In 2000 a retired research psychologist in Central New Jersey, was asked to speak to a group of Girl Scouts on equality for women. Jennifer Macleod, the speaker, was still active in the local chapter of NOW she cofounded in 1969. She spoke to the troop and, enthused and ready for more, the girls asked for a project they could undertake related to the ERA. Jennifer, an expert in survey research, made up a short questionnaire and showed the girls how polling must be done to accurately reflect the opinions of those polled.

There were three questions. Jennifer expected the Girl Scouts, polling their classmates, teachers, and parents, to find a range of opinions on equality for women. Instead, they found close to unanimous support for the concept.


Buoyed by the potential importance of such findings, Jennifer and a group of associates raised the money to have a national survey professionally conducted in July 2001, among American adults all across the country. The findings? 96% answered "yes" to the question, "In your opinion, should male and female citizens of the United States have equal rights?"; 88% answered "yes" to the question, "In your opinion, should the Constitution make it clear that male and female citizens are supposed to have equal rights?"; and, demonstrating a public lack of knowledge, 72% mistakenly answered "yes" to the question, "As far as you know, does the Constitution of the United States make it clear that male and female citizens are supposed to have equal rights?" The results were similar for both men and women, and in all age groups, educational levels, regions of the country, racial categories, and household composition.
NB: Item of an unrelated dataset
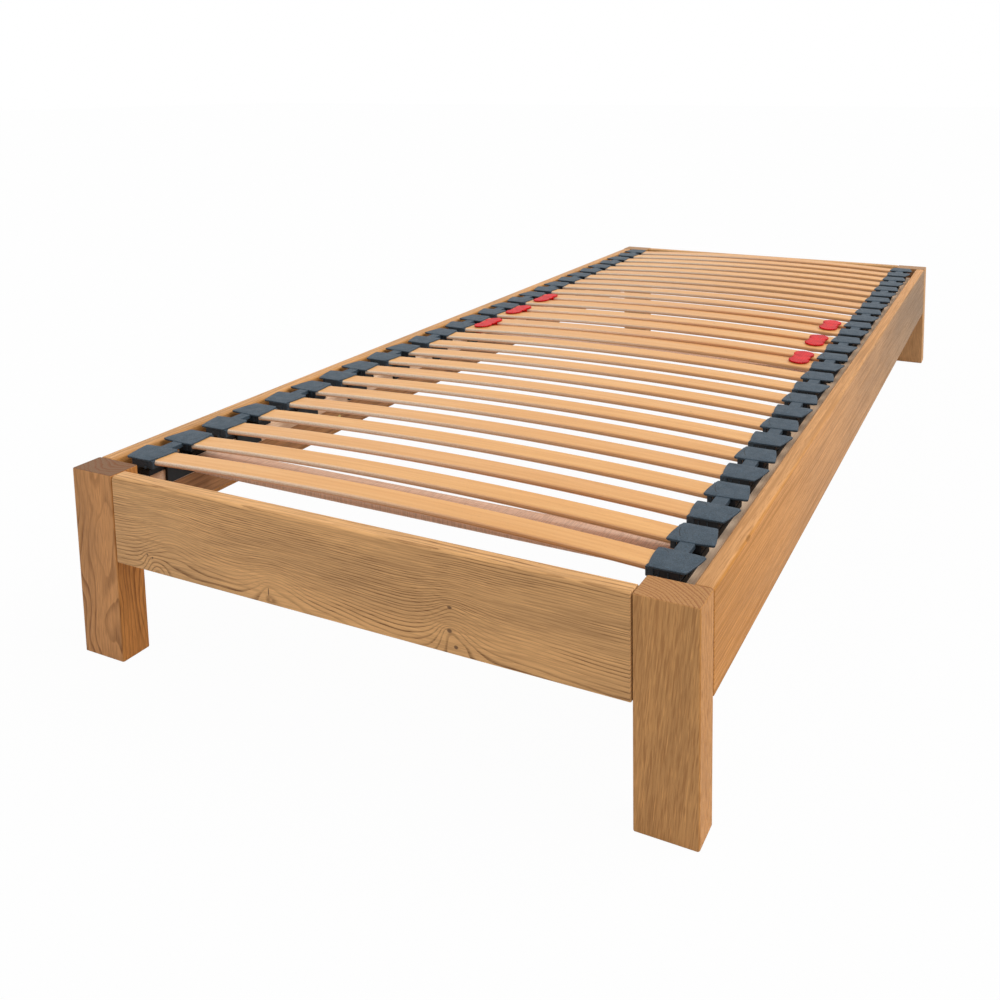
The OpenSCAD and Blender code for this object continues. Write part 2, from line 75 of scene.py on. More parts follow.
class Shader:
    """A Principled material and the few words that build its nodes."""

    def __init__(self, name):
        self.mat = bpy.data.materials.new(name)
        self.mat.use_nodes = True
        self.tree = self.mat.node_tree
        self.tree.nodes.clear()
        self.bsdf = self.node("ShaderNodeBsdfPrincipled")
        self.out = self.node("ShaderNodeOutputMaterial")
        self.tree.links.new(self.bsdf.outputs[0], self.out.inputs[0])

    def node(self, kind, **props):
        node = self.tree.nodes.new(kind)
        for key, value in props.items():
            setattr(node, key, value)
        return node

    def feed(self, socket, value):
        if isinstance(value, bpy.types.NodeSocket):
            self.tree.links.new(value, socket)
        elif value is not None:
            socket.default_value = value

    def set(self, **values):
        for key, value in values.items():
            self.feed(self.bsdf.inputs[key.replace("_", " ")], value)

    def math(self, operation, a, b=None, c=None):
        node = self.node("ShaderNodeMath", operation=operation)
        for socket, value in zip(node.inputs, (a, b, c)):
            self.feed(socket, value)
        return node.outputs[0]

    def add(self, a, b):
        return self.math("ADD", a, b)

    def sub(self, a, b):
        return self.math("SUBTRACT", a, b)

    def mul(self, a, b):
        return self.math("MULTIPLY", a, b)

    def coords(self):
        return self.node("ShaderNodeTexCoord").outputs["Object"]

    def split(self, vector):
        node = self.node("ShaderNodeSeparateXYZ")
        self.feed(node.inputs[0], vector)
        return list(node.outputs)

    def join(self, x, y, z):
        node = self.node("ShaderNodeCombineXYZ")
        for socket, value in zip(node.inputs, (x, y, z)):
            self.feed(socket, value)
        return node.outputs[0]

    def stretch(self, vector, scale, offset=(0, 0, 0)):
        node = self.node("ShaderNodeMapping")
        self.feed(node.inputs["Vector"], vector)
        node.inputs["Scale"].default_value = scale
        node.inputs["Location"].default_value = offset
        return node.outputs[0]

    def noise(self, vector, scale=1.0, detail=2.0, rough=0.5, twist=0.0):
        node = self.node("ShaderNodeTexNoise")
        self.feed(node.inputs["Vector"], vector)
        node.inputs["Scale"].default_value = scale
        node.inputs["Detail"].default_value = detail
        node.inputs["Roughness"].default_value = rough
        node.inputs["Distortion"].default_value = twist
        return node.outputs[0]

    def cells(self, vector, scale, feature="F1"):
        node = self.node("ShaderNodeTexVoronoi", feature=feature)
        self.feed(node.inputs["Vector"], vector)
        node.inputs["Scale"].default_value = scale
        return node.outputs[0]

    def span(self, value, low, high, to_low=0.0, to_high=1.0, smooth=True):
        """value from low to high, mapped to to_low to to_high and held there outside."""
        node = self.node("ShaderNodeMapRange", interpolation_type="SMOOTHSTEP" if smooth else "LINEAR")
        for socket, v in zip(node.inputs, (value, low, high, to_low, to_high)):
            self.feed(socket, v)
        return node.outputs[0]

    def mix(self, factor, a, b, blend="MIX"):
        node = self.node("ShaderNodeMix", data_type="RGBA", blend_type=blend)
        self.feed(node.inputs[0], factor)
        self.feed(node.inputs[6], a)
        self.feed(node.inputs[7], b)
        return node.outputs[2]

    def bump(self, height, distance, strength=1.0):
        node = self.node("ShaderNodeBump")
        self.feed(node.inputs["Height"], height)
        node.inputs["Distance"].default_value = distance
        node.inputs["Strength"].default_value = strength
        self.set(Normal=node.outputs[0])

    def attribute(self, name):
        return self.node("ShaderNodeAttribute", attribute_name=name).outputs["Fac"]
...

That was the beginning of the ERA Campaign Network and their campaigning for the Equal Rights Amendment on the basis of what is called the Three State Strategy.

Three State Strategy

 The Constitution, in setting forth how amendments can be made, said NOTHING about any time limits -- although, as was the case for several amendments, a time limit can if desired be included in the body of a proposed amendment. The 1972 Congress, in passing the ERA -- which, fully intentionally, contains no mention of any time limit -- chose to attach a 7-year ratification time limit separate from the amendment itself. Then, when the 1979 Congress extended the time limit by 3 years, that set the precedent such that any Congress can legitimately vote to change such a time limit.
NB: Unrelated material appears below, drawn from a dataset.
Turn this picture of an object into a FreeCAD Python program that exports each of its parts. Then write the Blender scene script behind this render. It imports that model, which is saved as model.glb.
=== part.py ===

How could equality ever fail to be relevant? In an era when women are serving in the military in roles that expose them to combat the arguments that they are frail and must be protected fail to persuade 

Americans.

So the ERA Campaign Network went to work to help obtain ratification in at least three more not-yet-ratified states.



Vigorous ratification drives are well underway in Illinois (which came very close to ratification in 2004), Florida and Missouri, with many of the other not-yet-ratified states, including Arkansas, Arizona, Georgia, Louisiana, and Oklahoma, building support for their own ratification 

drives.

Additionally, awareness is growing of the need to affirm equality for women in the face of the interests who prefer women in the status of second class citizens.  Protection not internal to the Constitution is meaningless and temporary, open to the whims of legislatures and the courts.

It needs to happen and, startled that it has not, Americans are working to see that it does.

The states that are not yet ratified are:

Alabama, Arizona, Arkansas, Florida, Georgia, Illinois, Louisiana, Mississippi, Missouri, Nevada, North Carolina, Oklahoma, South Carolina, Utah, and Virginia.


The states that have failed to ratify are nearly all Southern. To help jump start efforts in these states the ERA Campaign Network has formed caucuses for each unratified state. These are to promote communication and activism from ERA supporters who are now living in states that have 
ratified but came from states that have still to do so.

We may leave our state but we keep our friends, school chums and family. With help from the Internet former southerners are creating a network to build understanding and support for the ongoing effort. The threads of connection are weaving new patterns for women across the nation, connections that will ensure that girls growing up now will have their rights secured to them as individuals.